Fortunately for Miami, Chris Bosh fits the bill.

It's easy to forget that Bosh barely played two quarters in the Eastern Conference Semifinals last season, but when Erik Spoelstra committed to playing Shane Battier and LeBron James at power forward the team was without its safety valve. As a result, the HEAT shot 13-of-48 between the paint and the three-point line in their Game 2 and Game 3 losses.

Now, the HEAT have Bosh back in the equation. And the equation is adding Bosh, the league's best high-volume mid-range shooter at 51.5 percent, to the Pacers defense, which gives up more mid-range shots than any team in the league (28.7 per game). On Sunday, the result was 24 points and nine made jumpers for Bosh and a 15-point victory for the HEAT.

So yeah, if Bosh has that mid-range jumper rolling and the Heat get big contributions from their supporting cast, the Pacers (along with the rest of the NBA) are at Miami's mercy.

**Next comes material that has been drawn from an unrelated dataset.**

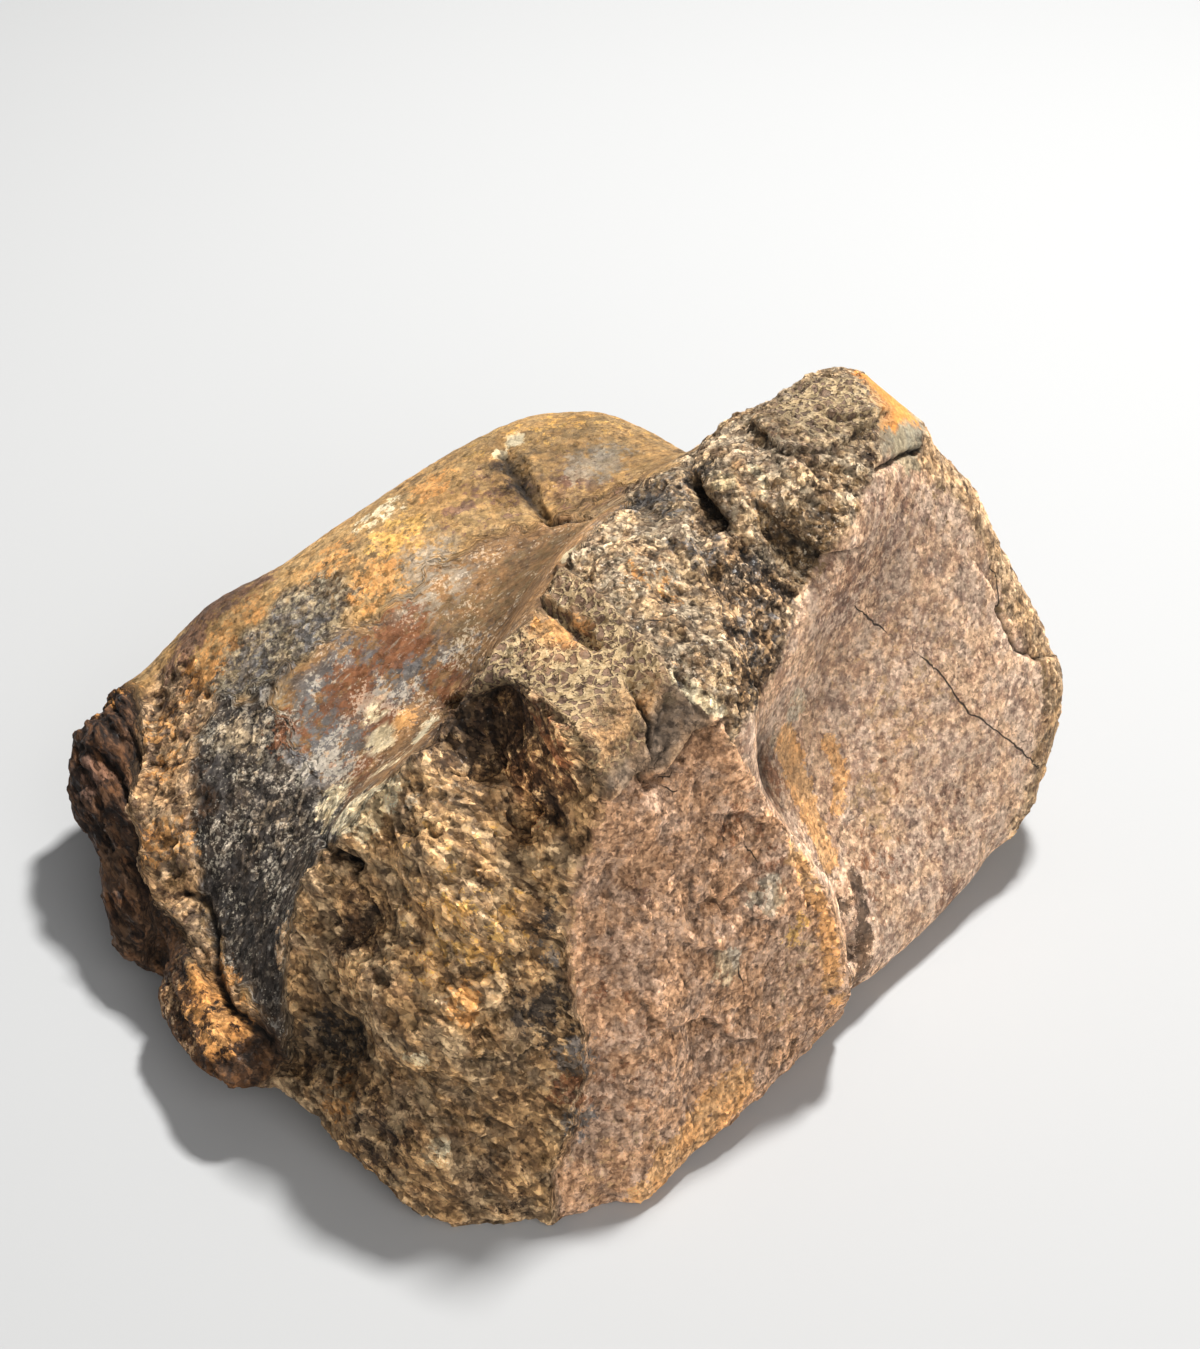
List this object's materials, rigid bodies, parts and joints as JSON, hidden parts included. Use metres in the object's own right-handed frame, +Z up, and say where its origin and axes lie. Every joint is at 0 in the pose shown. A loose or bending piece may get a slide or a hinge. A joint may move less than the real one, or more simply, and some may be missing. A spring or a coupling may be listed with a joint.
{
  "type": "fossil dinosaur toe bone",
  "caption": "Weathered, broken petrified toe bone with a saddle-shaped joint surface, a spongy break and a shallow hollow side, resting on its underside",
  "frame": {"origin": "centre of the bounding box's bottom face, at the level of the flat resting face", "axes": "+X runs along the longest extent from the fibrous end to the hollow side, +Y points away from the viewer of the picture, +Z up"},
  "size_m": [0.156, 0.122, 0.0814],
  "materials": {
    "fossil_bone": "matt weathered petrified bone, satin on the old joint surface"
  },
  "bodies": {
    "root": {"toe_bone": "fossil_bone"}
  },
  "joints": []
}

Bosh was available in the two losses in Indy but didn't make nearly the impact. On Sunday on his home court, Bosh made eight of 11 mid-range shots which also drew the Pacers bigs away from patrolling the lane. In Miami's Jan. 10 loss at the Fielhouse, Bosh made four of nine mid-range jumpers and finished with 14 points. In the Feb. 1 loss, he scored 13 points and made three of seven jumpers.

In the first two games, the Pacers won by playing at a high level on both ends of the floor, but even with Bosh contained, had to fight like hell to secure the Ws. On Sunday, Bosh took advantage of the same shots the Pacers are always willing to concede and became the difference maker for the Heat on the offensive end.

Those depth of options Miami can tap into from game to game along with the variety of ways they can attack a defense are what separates the defending champs from contenders like the Pacers who need to play their game and play it exceptionally well to consider beating the Heat on a given night.

Anybody else ready to see Minnesota at the Fieldhouse? Yep, time to move on.